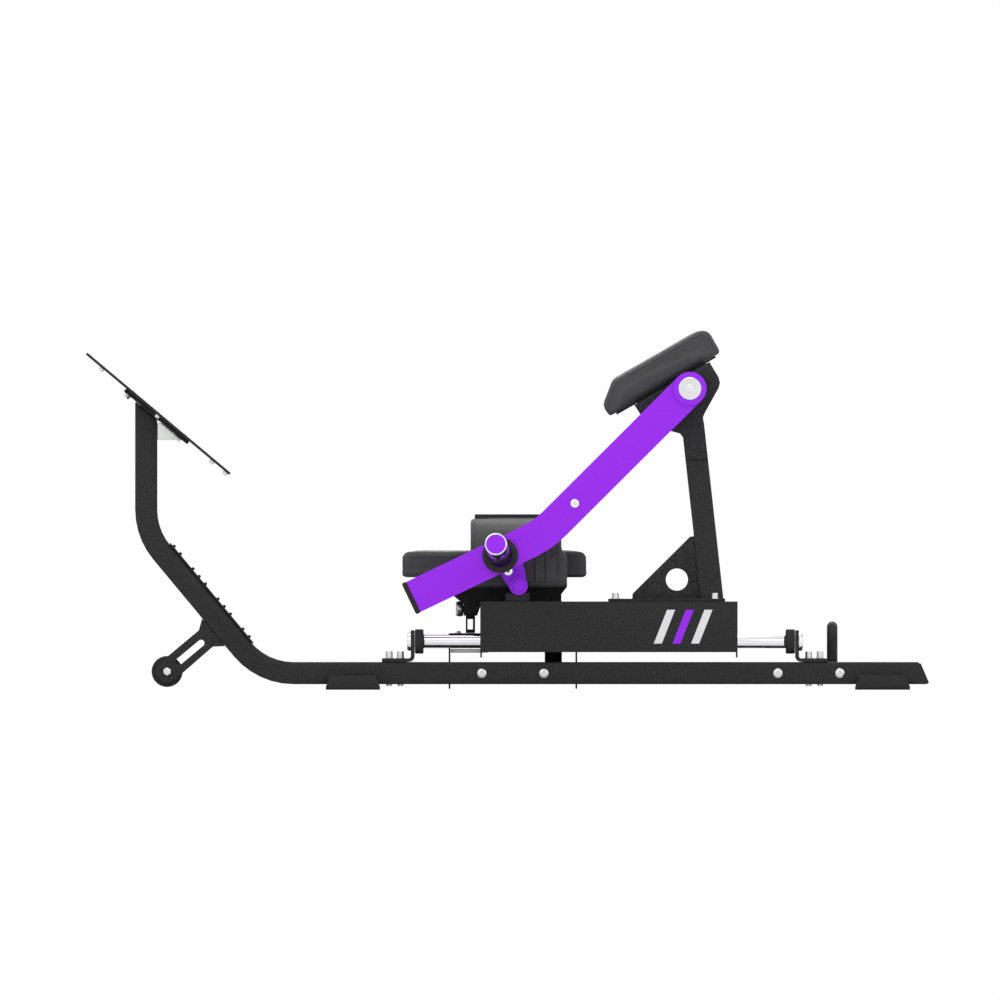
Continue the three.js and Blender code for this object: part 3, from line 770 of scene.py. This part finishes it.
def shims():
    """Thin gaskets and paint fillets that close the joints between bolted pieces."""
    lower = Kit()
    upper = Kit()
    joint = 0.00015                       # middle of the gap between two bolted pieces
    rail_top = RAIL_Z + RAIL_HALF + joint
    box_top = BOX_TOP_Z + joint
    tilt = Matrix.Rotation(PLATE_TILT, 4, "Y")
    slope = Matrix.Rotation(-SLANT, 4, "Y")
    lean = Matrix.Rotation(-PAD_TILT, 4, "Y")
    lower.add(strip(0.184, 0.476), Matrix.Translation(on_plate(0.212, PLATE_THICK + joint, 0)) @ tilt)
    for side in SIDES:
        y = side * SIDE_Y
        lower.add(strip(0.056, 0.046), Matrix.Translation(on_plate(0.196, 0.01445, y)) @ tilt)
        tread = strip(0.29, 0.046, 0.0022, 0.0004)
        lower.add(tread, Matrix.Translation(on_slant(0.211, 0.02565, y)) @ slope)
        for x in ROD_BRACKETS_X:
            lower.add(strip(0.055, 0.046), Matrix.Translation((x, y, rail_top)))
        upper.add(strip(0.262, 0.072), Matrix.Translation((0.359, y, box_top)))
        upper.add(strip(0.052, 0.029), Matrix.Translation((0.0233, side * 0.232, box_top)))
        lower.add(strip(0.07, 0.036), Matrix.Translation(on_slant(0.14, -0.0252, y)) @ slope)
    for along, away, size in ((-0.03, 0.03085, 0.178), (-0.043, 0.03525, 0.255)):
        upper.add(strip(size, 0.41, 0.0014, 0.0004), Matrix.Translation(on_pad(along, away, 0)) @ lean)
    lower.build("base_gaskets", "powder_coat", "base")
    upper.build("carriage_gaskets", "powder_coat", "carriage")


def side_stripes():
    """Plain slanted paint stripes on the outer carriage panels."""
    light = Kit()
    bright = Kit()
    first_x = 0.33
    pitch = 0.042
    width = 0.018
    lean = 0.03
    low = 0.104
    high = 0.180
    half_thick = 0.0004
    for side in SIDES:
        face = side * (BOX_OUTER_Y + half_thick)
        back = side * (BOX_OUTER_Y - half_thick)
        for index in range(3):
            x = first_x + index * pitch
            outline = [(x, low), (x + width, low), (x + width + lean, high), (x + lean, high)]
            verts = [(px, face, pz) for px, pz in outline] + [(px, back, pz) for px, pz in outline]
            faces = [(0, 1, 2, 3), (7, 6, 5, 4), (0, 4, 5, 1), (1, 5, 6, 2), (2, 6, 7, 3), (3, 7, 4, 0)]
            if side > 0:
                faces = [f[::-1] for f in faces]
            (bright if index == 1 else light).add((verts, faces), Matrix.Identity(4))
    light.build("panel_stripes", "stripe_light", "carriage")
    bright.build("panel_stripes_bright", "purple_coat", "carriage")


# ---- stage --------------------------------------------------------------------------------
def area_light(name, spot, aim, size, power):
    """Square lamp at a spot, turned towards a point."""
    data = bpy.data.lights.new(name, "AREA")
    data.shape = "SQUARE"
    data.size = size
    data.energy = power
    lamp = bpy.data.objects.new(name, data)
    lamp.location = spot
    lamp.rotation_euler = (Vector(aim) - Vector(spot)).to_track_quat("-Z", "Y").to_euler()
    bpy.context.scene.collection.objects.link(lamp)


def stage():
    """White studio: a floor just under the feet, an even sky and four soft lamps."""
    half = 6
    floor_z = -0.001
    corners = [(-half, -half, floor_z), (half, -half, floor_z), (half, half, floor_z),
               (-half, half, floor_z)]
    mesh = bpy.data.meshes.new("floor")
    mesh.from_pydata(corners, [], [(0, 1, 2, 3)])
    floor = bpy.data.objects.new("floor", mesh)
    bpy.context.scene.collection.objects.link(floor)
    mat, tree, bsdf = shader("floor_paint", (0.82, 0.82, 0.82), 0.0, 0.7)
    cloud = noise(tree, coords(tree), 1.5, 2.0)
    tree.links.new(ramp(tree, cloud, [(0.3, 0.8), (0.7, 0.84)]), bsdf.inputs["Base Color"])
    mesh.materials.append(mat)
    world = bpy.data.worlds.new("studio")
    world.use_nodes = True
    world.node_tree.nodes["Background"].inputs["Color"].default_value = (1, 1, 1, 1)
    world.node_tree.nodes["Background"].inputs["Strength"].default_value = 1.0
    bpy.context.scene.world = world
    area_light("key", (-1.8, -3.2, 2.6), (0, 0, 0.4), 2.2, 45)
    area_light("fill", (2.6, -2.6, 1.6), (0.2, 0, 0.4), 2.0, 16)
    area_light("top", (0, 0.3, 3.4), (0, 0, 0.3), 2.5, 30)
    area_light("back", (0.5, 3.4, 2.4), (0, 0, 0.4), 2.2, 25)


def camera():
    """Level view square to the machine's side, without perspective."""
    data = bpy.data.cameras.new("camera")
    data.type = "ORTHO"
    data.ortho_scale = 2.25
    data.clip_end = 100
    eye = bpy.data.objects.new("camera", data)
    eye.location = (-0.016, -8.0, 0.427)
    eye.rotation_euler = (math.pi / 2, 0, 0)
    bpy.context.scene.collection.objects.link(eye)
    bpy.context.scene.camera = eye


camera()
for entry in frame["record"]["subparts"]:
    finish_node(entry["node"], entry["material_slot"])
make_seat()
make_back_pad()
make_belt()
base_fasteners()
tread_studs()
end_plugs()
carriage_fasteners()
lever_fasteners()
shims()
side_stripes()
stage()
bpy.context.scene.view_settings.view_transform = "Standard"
----
§ Requirement
Determine how many lines of the listing above hold the word "scene". Report that number without anything else.

§ Exercise solution
7